[Stored records]
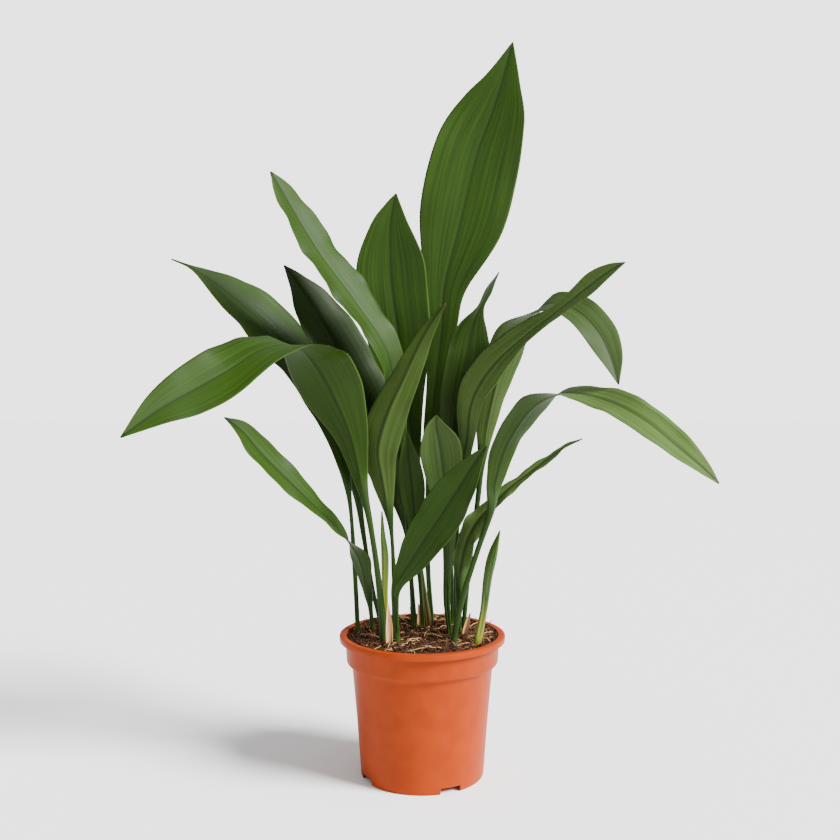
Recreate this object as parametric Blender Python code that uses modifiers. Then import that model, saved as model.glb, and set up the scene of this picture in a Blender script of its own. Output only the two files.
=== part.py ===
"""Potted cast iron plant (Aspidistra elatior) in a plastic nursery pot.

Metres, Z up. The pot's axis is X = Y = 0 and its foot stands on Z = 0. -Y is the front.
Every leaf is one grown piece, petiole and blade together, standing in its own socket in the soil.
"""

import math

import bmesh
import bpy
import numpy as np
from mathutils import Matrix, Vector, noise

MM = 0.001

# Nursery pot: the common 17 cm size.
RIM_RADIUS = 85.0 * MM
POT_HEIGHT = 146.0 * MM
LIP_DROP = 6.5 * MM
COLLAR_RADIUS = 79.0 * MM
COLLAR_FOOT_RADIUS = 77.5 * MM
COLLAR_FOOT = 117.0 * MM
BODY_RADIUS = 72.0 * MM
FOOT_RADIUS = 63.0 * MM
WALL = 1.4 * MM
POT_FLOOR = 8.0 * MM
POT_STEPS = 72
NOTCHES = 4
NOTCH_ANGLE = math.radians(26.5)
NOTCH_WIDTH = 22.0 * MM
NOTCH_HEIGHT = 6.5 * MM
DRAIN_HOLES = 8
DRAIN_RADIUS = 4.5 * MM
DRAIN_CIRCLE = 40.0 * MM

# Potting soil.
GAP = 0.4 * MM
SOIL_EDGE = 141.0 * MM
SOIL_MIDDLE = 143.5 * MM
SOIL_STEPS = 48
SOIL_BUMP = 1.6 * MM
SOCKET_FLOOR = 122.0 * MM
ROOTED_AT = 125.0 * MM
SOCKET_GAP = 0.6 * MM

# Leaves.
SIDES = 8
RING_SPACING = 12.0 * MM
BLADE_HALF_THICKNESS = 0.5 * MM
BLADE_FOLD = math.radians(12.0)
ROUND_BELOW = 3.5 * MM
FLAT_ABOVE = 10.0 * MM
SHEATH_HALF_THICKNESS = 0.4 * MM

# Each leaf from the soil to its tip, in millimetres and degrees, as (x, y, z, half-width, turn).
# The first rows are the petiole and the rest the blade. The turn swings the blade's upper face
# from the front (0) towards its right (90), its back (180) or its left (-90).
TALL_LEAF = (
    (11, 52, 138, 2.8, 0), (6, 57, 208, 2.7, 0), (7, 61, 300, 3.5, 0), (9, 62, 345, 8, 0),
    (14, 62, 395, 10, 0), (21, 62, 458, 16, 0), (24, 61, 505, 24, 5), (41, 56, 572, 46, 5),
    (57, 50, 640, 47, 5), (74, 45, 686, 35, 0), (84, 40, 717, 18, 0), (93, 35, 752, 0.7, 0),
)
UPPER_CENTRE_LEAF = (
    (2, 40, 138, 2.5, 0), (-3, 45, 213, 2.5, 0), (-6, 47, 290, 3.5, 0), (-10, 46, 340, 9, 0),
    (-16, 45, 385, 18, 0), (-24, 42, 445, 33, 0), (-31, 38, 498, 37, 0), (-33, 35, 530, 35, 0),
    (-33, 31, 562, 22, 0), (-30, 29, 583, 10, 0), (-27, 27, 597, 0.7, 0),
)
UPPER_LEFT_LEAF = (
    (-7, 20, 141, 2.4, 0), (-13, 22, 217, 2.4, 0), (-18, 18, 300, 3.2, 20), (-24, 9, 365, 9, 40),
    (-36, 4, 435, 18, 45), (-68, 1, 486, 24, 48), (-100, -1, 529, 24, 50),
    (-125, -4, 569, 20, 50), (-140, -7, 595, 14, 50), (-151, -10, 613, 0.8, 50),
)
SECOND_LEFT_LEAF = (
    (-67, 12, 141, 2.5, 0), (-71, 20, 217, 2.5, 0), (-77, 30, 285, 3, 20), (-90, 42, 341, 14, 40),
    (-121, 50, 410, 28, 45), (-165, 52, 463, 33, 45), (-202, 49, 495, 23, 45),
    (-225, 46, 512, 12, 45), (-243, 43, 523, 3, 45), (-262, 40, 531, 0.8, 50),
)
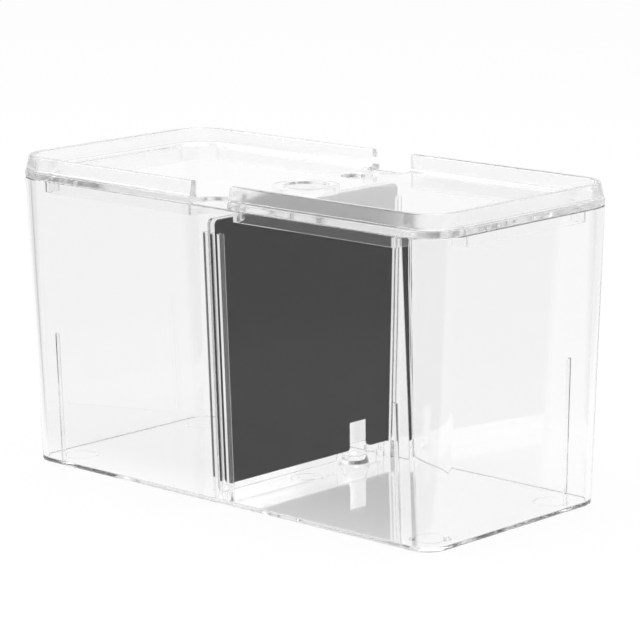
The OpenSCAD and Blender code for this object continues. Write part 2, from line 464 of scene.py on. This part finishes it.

YOUR OBJECTIVE
Output every line above without altering anything.

REPLY TO THE EXERCISE
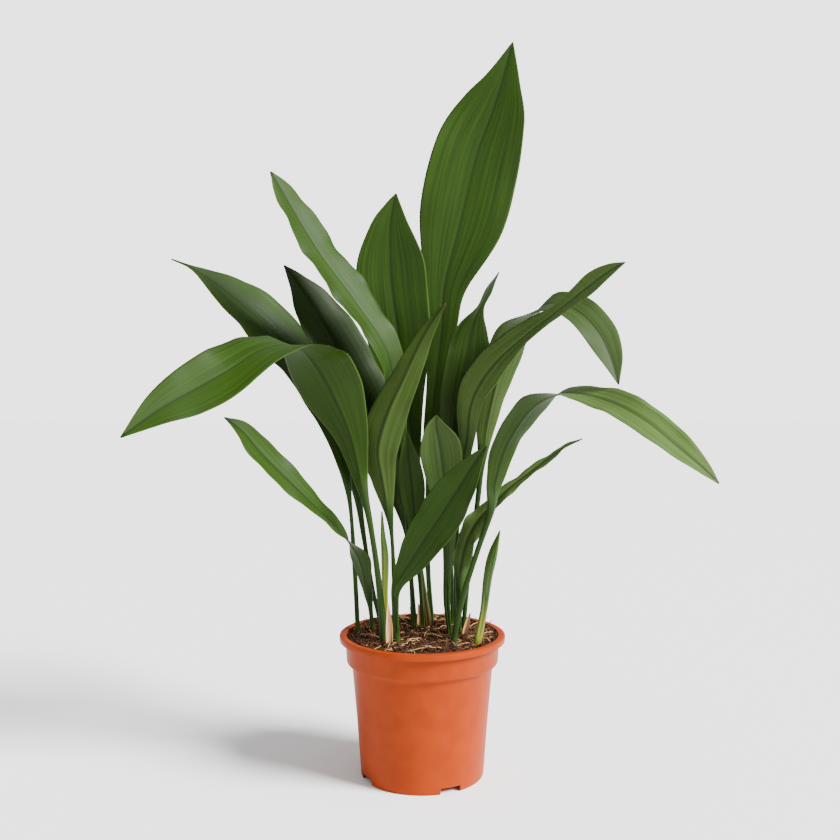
Recreate this object as parametric Blender Python code that uses modifiers. Then import that model, saved as model.glb, and set up the scene of this picture in a Blender script of its own. Output only the two files.
=== part.py ===
"""Potted cast iron plant (Aspidistra elatior) in a plastic nursery pot.

Metres, Z up. The pot's axis is X = Y = 0 and its foot stands on Z = 0. -Y is the front.
Every leaf is one grown piece, petiole and blade together, standing in its own socket in the soil.
"""

import math

import bmesh
import bpy
import numpy as np
from mathutils import Matrix, Vector, noise

MM = 0.001

# Nursery pot: the common 17 cm size.
RIM_RADIUS = 85.0 * MM
POT_HEIGHT = 146.0 * MM
LIP_DROP = 6.5 * MM
COLLAR_RADIUS = 79.0 * MM
COLLAR_FOOT_RADIUS = 77.5 * MM
COLLAR_FOOT = 117.0 * MM
BODY_RADIUS = 72.0 * MM
FOOT_RADIUS = 63.0 * MM
WALL = 1.4 * MM
POT_FLOOR = 8.0 * MM
POT_STEPS = 72
NOTCHES = 4
NOTCH_ANGLE = math.radians(26.5)
NOTCH_WIDTH = 22.0 * MM
NOTCH_HEIGHT = 6.5 * MM
DRAIN_HOLES = 8
DRAIN_RADIUS = 4.5 * MM
DRAIN_CIRCLE = 40.0 * MM

# Potting soil.
GAP = 0.4 * MM
SOIL_EDGE = 141.0 * MM
SOIL_MIDDLE = 143.5 * MM
SOIL_STEPS = 48
SOIL_BUMP = 1.6 * MM
SOCKET_FLOOR = 122.0 * MM
ROOTED_AT = 125.0 * MM
SOCKET_GAP = 0.6 * MM

# Leaves.
SIDES = 8
RING_SPACING = 12.0 * MM
BLADE_HALF_THICKNESS = 0.5 * MM
BLADE_FOLD = math.radians(12.0)
ROUND_BELOW = 3.5 * MM
FLAT_ABOVE = 10.0 * MM
SHEATH_HALF_THICKNESS = 0.4 * MM

# Each leaf from the soil to its tip, in millimetres and degrees, as (x, y, z, half-width, turn).
# The first rows are the petiole and the rest the blade. The turn swings the blade's upper face
# from the front (0) towards its right (90), its back (180) or its left (-90).
TALL_LEAF = (
    (11, 52, 138, 2.8, 0), (6, 57, 208, 2.7, 0), (7, 61, 300, 3.5, 0), (9, 62, 345, 8, 0),
    (14, 62, 395, 10, 0), (21, 62, 458, 16, 0), (24, 61, 505, 24, 5), (41, 56, 572, 46, 5),
    (57, 50, 640, 47, 5), (74, 45, 686, 35, 0), (84, 40, 717, 18, 0), (93, 35, 752, 0.7, 0),
)
UPPER_CENTRE_LEAF = (
    (2, 40, 138, 2.5, 0), (-3, 45, 213, 2.5, 0), (-6, 47, 290, 3.5, 0), (-10, 46, 340, 9, 0),
    (-16, 45, 385, 18, 0), (-24, 42, 445, 33, 0), (-31, 38, 498, 37, 0), (-33, 35, 530, 35, 0),
    (-33, 31, 562, 22, 0), (-30, 29, 583, 10, 0), (-27, 27, 597, 0.7, 0),
)
UPPER_LEFT_LEAF = (
    (-7, 20, 141, 2.4, 0), (-13, 22, 217, 2.4, 0), (-18, 18, 300, 3.2, 20), (-24, 9, 365, 9, 40),
    (-36, 4, 435, 18, 45), (-68, 1, 486, 24, 48), (-100, -1, 529, 24, 50),
    (-125, -4, 569, 20, 50), (-140, -7, 595, 14, 50), (-151, -10, 613, 0.8, 50),
)
SECOND_LEFT_LEAF = (
    (-67, 12, 141, 2.5, 0), (-71, 20, 217, 2.5, 0), (-77, 30, 285, 3, 20), (-90, 42, 341, 14, 40),
    (-121, 50, 410, 28, 45), (-165, 52, 463, 33, 45), (-202, 49, 495, 23, 45),
    (-225, 46, 512, 12, 45), (-243, 43, 523, 3, 45), (-262, 40, 531, 0.8, 50),
)
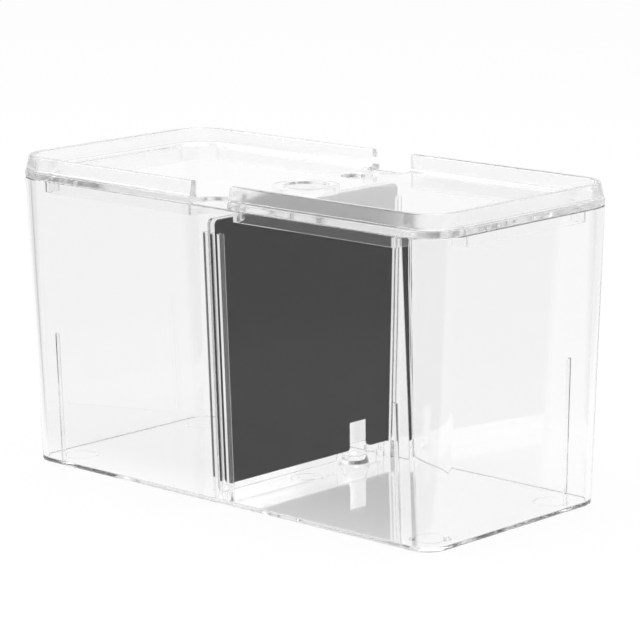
The OpenSCAD and Blender code for this object continues. Write part 2, from line 464 of scene.py on. This part finishes it.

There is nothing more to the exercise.